Марфа чувствовала себя Женщиной. По человеческим меркам, она была очень древней. По настоящим – у нее не было возраста, как нет возраста у Солнца или воздуха, у человечества и женской сути. Доведись ей разрешать споры, Соломон рядом с ней оказался бы несмышленышем.

Царствовала она в те ночи надо всем миром женским, а значит, и мужским. И двое, тоже в кого-то превращающиеся, ей в этом не мешали: в ночных грезах каждый шатался сам по себе.

Дом, который, как ни странно, всегда содержался матерью алкоголика и наркомана в чистоте, вдруг покрывался толстенным слоем пыли. Казалось, без сапог не проберешься сквозь серослойную стену.

Особенно в таких ночных перевоплощениях ей нравились её новая, плавная походка, величественное и покровительственное поведение и особо ненасытный, развратный, разрывающий на куски, секс.

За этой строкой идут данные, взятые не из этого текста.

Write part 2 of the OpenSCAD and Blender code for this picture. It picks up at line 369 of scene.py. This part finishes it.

Леон, который тоже сладко маялся в кого-то перевоплощенный, получал в распаренные тяжким жаром объятия бешеную пантеру. Она орала, кусалась и была такой невыносимо далекой, что после каждого взрыва плоти, Леон плакал, понимая, что теперь уж точно это последний раз.

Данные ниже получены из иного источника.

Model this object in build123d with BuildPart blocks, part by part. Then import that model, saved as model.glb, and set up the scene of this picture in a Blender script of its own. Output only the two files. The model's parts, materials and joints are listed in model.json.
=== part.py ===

Эта Женщина имела совершенное тело, и особым сладострастием сочились её зеленые глаза. Такой он видел Женщину, с которой проводил ночи коричневой бурды.

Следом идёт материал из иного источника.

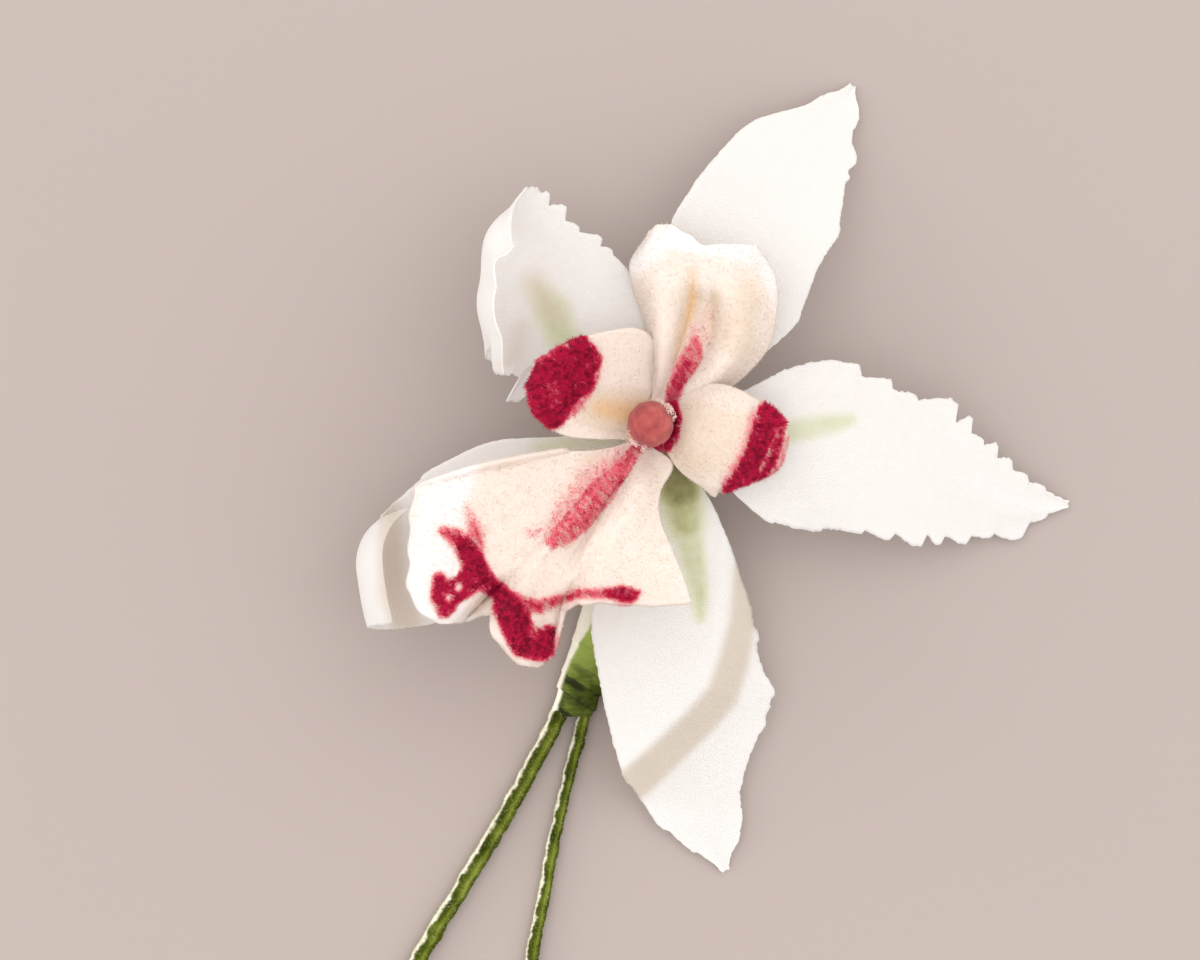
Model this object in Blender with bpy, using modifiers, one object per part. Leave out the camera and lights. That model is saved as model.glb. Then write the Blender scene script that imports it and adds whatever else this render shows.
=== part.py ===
"""A fabric orchid boutonniere lying on its back: five silk petals, a velvet lip and a bead on one wire,
a taped calyx, and two thread-wrapped stems bound together at the neck.

The origin is under the flower's axis, on the surface it lies on. +Z is up, out of the flower's face,
+Y runs to the top of the bloom, and the stems run down to -Y. Shapes are worked out in millimetres and
placed in metres.
"""

import math
import random

import bmesh
import bpy
import numpy as np

MM = 0.001
MERGE = 0.00002
SHARP_ANGLE = math.radians(50)

# The bloom: silk petals cut from a woven sheet, and the velvet lip
SILK_THICK = 0.62
VELVET_THICK = 0.75
TOOTH_DEPTH = 0.75
TOOTH_PEAK = 0.75
TEETH_A_SIDE = 15
PETAL_COLUMNS = 6
SEPAL_LEVEL = 8.65
PETAL_LEVEL = 9.75

# The hub that the four lobes of the lip grow from, threaded on the wire
HUB_LEVEL = 10.85
HUB_RADIUS = 2.9
HUB_THICK = 0.95

# The bead on the end of the wire
BEAD_RADIUS = 2.5
BEAD_LEVEL = 14.1

# The wires, the thread wound round them, and the fits between them
WIRE_RADIUS = 0.35
CLEARANCE = 0.3
WIRE_BORE = WIRE_RADIUS + CLEARANCE
LONG_STEM_RADIUS = 1.0
SHORT_STEM_RADIUS = 0.78
WIRE_STANDS_OUT = 0.7
STEM_STEP = 3.0
BEND_STEP = 1.1
TUBE_RESOLUTION = 2

# The calyx, a taped knob with a flat foot, as (radius, height) down its outer side
CALYX_TOP = 8.0
CALYX_FOOT_RADIUS = 1.9
CALYX_PROFILE = (
    (2.5, CALYX_TOP),
    (3.05, 7.4),
    (2.95, 5.6),
    (2.45, 3.4),
    (2.2, 1.2),
    (CALYX_FOOT_RADIUS, 0.0),
)
CALYX_SIDES = 24
CALYX_BORE_REACH = 5.0

# The tape that binds the two stems at the neck: where it starts and ends down -Y, how far apart its
# turns lie, and where it widens to take in the short stem
TAPE_START = 3.35
TAPE_END = 29.7
TAPE_WALL = 0.35
TAPE_TURN = 1.55
TAPE_RIDGE = 0.12
TAPE_SIDES = 14
TAPE_WIDENS = (8.5, 11.5)
TAPE_LOWEST = 0.02

# The long stem: out of the calyx, down the neck, and on past the fork to its cut end
LONG_STEM = (
    (-0.75, -2.75, 1.66),
    (-2.6, -9.5, 1.68),
    (-4.6, -16.5, 1.68),
    (-6.1, -22.0, 1.68),
    (-8.3, -27.9, 1.6),
    (-11.3, -33.6, 1.15),
    (-15.5, -41.2, 1.02),
    (-22.5, -52.8, 1.02),
    (-29.2, -64.6, 1.02),
    (-34.4, -74.6, 1.02),
)
# The short stem lies beside it in the neck and parts from it at the fork
SHORT_STEM = (
    (-1.4, -12.2, 1.45),
    (-3.0, -18.2, 1.45),
    (-4.5, -23.2, 1.45),
    (-6.15, -28.0, 1.4),
    (-7.3, -32.6, 0.95),
    (-9.4, -41.2, 0.8),
    (-11.6, -52.8, 0.8),
    (-13.2, -61.0, 0.8),
    (-14.8, -69.4, 0.8),
)
# The wire of the long stem goes on through the calyx, the petals and the lip into the bead
WIRE_INTO_BLOOM = (
    (0.0, 0.0, 13.2),
    (0.0, 0.0, 9.5),
    (0.0, 0.0, 5.6),
    (-0.08, -0.3, 3.3),
    (-0.35, -1.35, 1.95),
)

# Each petal: its midrib from claw to tip, the width each side of it at even steps, and how far
# each edge turns up in radians. Left is the left side as seen walking from claw to tip.
PETALS = {
    "dorsal_sepal": {
        "midrib": (
            (0.75, 1.35, SEPAL_LEVEL),
            (4.4, 8.0, 9.3),
            (9.1, 17.1, 8.3),
            (14.2, 25.6, 4.6),
            (20.7, 34.6, 0.38),
        ),
        "left": (0.65, 3.2, 5.6, 7.3, 7.8, 7.3, 6.1, 2.7, 0.3),
        "right": (0.65, 3.9, 6.8, 8.1, 7.6, 7.4, 5.8, 3.7, 0.4),
        "turn_left": 0.45,
        "turn_right": 0.1,
        "wave": 0.35,
    },
    "right_petal": {
        "midrib": (
            (1.6, -0.35, PETAL_LEVEL),
            (9.5, -1.7, 9.9),
            (18.1, -2.5, 8.9),
            (26.3, -4.2, 6.2),
            (34.6, -6.8, 2.6),
            (42.7, -8.05, 0.38),
        ),
        "left": (0.65, 3.9, 7.0, 8.4, 7.9, 7.0, 3.9, 1.7, 0.3),
        "right": (0.65, 3.6, 6.5, 7.7, 7.4, 6.5, 5.3, 3.9, 0.3),
        "turn_left": 0.3,
        "turn_right": -0.25,
        "wave": 0.4,
    },
    "lower_sepal": {
        "midrib": (
            (0.65, -1.45, SEPAL_LEVEL),
            (2.2, -9.0, 9.5),
            (2.6, -17.0, 9.0),
            (3.3, -25.1, 7.4),
            (3.9, -32.3, 4.6),
            (5.0, -39.0, 2.2),
            (7.8, -45.4, 0.38),
        ),
        "left": (0.65, 2.9, 4.6, 7.2, 7.6, 8.6, 6.2, 3.9, 0.4),
        "right": (0.65, 3.3, 6.5, 8.7, 8.5, 7.8, 6.5, 3.5, 0.3),
        "turn_left": -0.35,
        "turn_right": 0.25,
        "wave": 0.5,
    },
    "left_sepal": {
        "midrib": (
            (-1.25, -0.95, SEPAL_LEVEL),
            (-8.5, -5.0, 9.2),
            (-16.0, -9.3, 8.4),
            (-22.4, -13.1, 6.4),
            (-26.3, -15.3, 8.0),
            (-28.1, -16.0, 12.2),
            (-27.4, -15.8, 16.4),
        ),
        "left": (0.65, 3.6, 7.4, 8.6, 8.2, 5.9, 0.9),
        "right": (0.65, 3.4, 5.9, 6.2, 4.9, 3.3, 0.9),
        "turn_left": 0.25,
        "turn_right": 0.3,
        "wave": 0.3,
    },
    "left_petal": {
        "midrib": (
            (-0.75, 1.45, PETAL_LEVEL),
            (-3.4, 5.7, 9.9),
            (-6.8, 9.2, 9.4),
            (-11.0, 11.8, 9.0),
            (-15.2, 13.2, 10.9),
            (-16.9, 13.4, 15.1),
            (-15.9, 12.8, 19.8),
        ),
        "left": (0.65, 1.9, 4.2, 7.6, 8.6, 8.0, 6.6, 4.8, 0.9),
        "right": (0.65, 3.4, 6.4, 8.2, 8.6, 10.6, 9.0, 5.8, 0.9),
        "turn_left": 0.45,
        "turn_right": 0.3,
        "wave": 0.3,
    },
}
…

Утром, найдя свое туловище сплетенным в тугой жгут с чужим, они оба – Марфа и Лион – вернувшиеся в свои тела и мозги, испытывали неловкость. Леон искал в утренней Марфе, усталой и обмякшей, адову сладострастницу, с которой во всем теле ходил еще дня три. Но в объятия Марфа больше не давалась.

Болезненное воспоминание крутило мозг, обдавало ледяным пониманием невозвратности. И, чтобы не умереть от тоски, ужаса и бесцветия реальности, застывшей, как насекомое в слюде, они были вынуждены приходить к бродяге в один из вечеров и спасаться коричневой бурдой.

В ту роковую ночь Марфа, хозяйка женского и мужского миров, рассматривая, как ей казалось, около пяти часов (на самом деле, не более двух минут) свои новые раскосые зеленые глаза, оскорбилась, а затем непомерно громко возмутилась видом неприбранного дома.

Что было дальше – загадка. Вспышки в памяти открывали неприглядное: как жестко и зло мутузил ее собственный слуга, её Лион.

На следующий день она собрала вещи в две матерчатые сумки, в которых привозила из дома еду, заботливо разложенную по кастрюлькам и сверткам вечно вздыхающей матерью, и съехала из их общей съемной комнатушки на окраине города.

Ни одного синяка или ссадины ни на лице, ни на теле Марфы не было. Когда та, излив душу в едином трехчасовом порыве, вперемешку со слезами, соплями и выражениями, на которых Мария, слонявшаяся по кухне без дела, под взглядом матери деланно закрывала уши, твердо обещала никогда не вернуться в съемную квартиру на окраине города, Камилла успокаивала дочь.

Она никогда бы не призналась себе в том, что ликовала: теперь всё решится само собой.

Какое-то чувство в углу бокового зрения, выглядывало оттуда с раскосой ухмылкой лукавым чертиком, мешало.

Марфа перестирала все свои вещи: «чтобы даже запаха этого не осталось».

Камилла испекла пирог с ветчиной, помидорами и сыром. Вечером она, дочери и сын впервые за несколько месяцев собрались за семейным столом.

Она любовалась своими красавицами, вся светилась. Они были такие не похожие друг на друга, её девочки.

Мария поедала пирог, храня угрюмое молчание, думая о том, что сейчас там, на улице делает Мирон. Стоило только отпустить его руку, как стаей облепляли Мирона, разинув бесстыжие пасти, влажнозубые и быстроглазые «коровы». Он развлекал их пением и игрой на волшебной гитаре, оттого, согласно древней судьбе всех менестрелей, обладал особой притягательностью.